Dress rehearsal offers a foretaste of the sort of reception she is to get from the audience. Much greater than I had expected. She can do no wrong.
The music crescendos and at 11.35, a week after reaching 80, Mum leads me out in front of the cameras. Apart from forgetting to grab my arm at the first cue, everything she does is exactly right. She remains herself, natural and dignified, and yet displaying a winning sparkle of humour in the eyes which absolutely wins the audience over.
So Mother and I, in what must surely be one of our finest hours, are eventually taken, full of compliments, down through the lobby of 30 Rock – where Granny signs an autograph – into a waiting limousine and down to Joanna’s [Restaurant on Madison Avenue] for the party. There is no question of Granny not wanting to go – in fact she stays there until four a.m., when the main lights are switched on in an attempt to flush out the most persistent revellers!
Monday, January 23rd
Mercifully, I have a day clear before
Brazil
tomorrow. And just as well. I sleep for ten hours and don’t surface until 10.30.

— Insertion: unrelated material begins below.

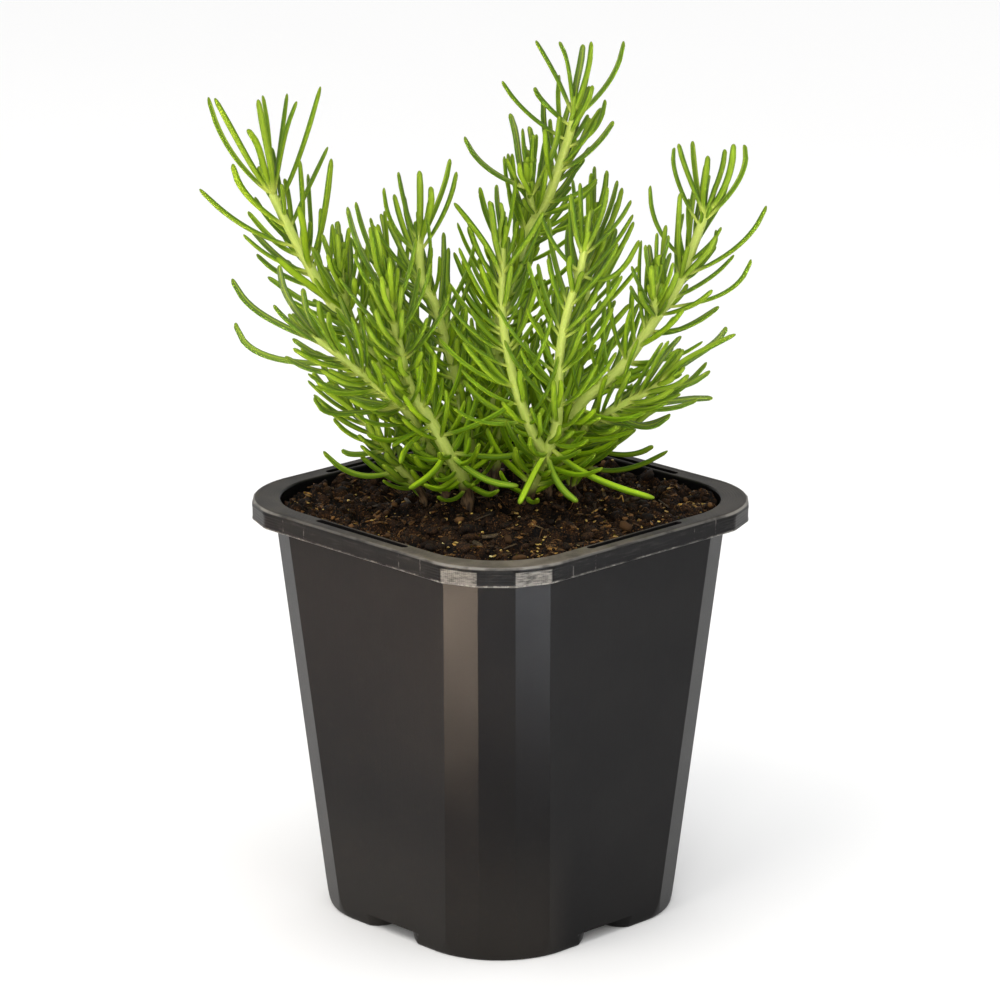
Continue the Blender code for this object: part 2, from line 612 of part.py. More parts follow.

Granny still looking well. It’s as if she has gone into a sort of physical and mental overdrive in the last year. When she should have been descending the age spiral – in terms of ability, mobility, health and general comprehension – she is in fact coasting along extremely confidently and competently, as if all the excitements of
Comic Roots
and
Saturday Night Live
have actually had a rejuvenating effect.
Angela, according to Helen, is as relaxed and easy as she has seen her for a long time. Of course, what I forget is that Angela and I have hardly spent as much as a week together since I was a small boy.
Angela goes off to lunch with Veryan and at 12.15 the car I’ve hired to take Granny back to Southwold arrives. Momentary panic when I ask him whether he knows the route and he nods confidently and says ‘It’s right after Gloucester, isn’t it? Sorry, sorry,
Ipswich
…’ With some misgivings I wave goodbye to my co-star.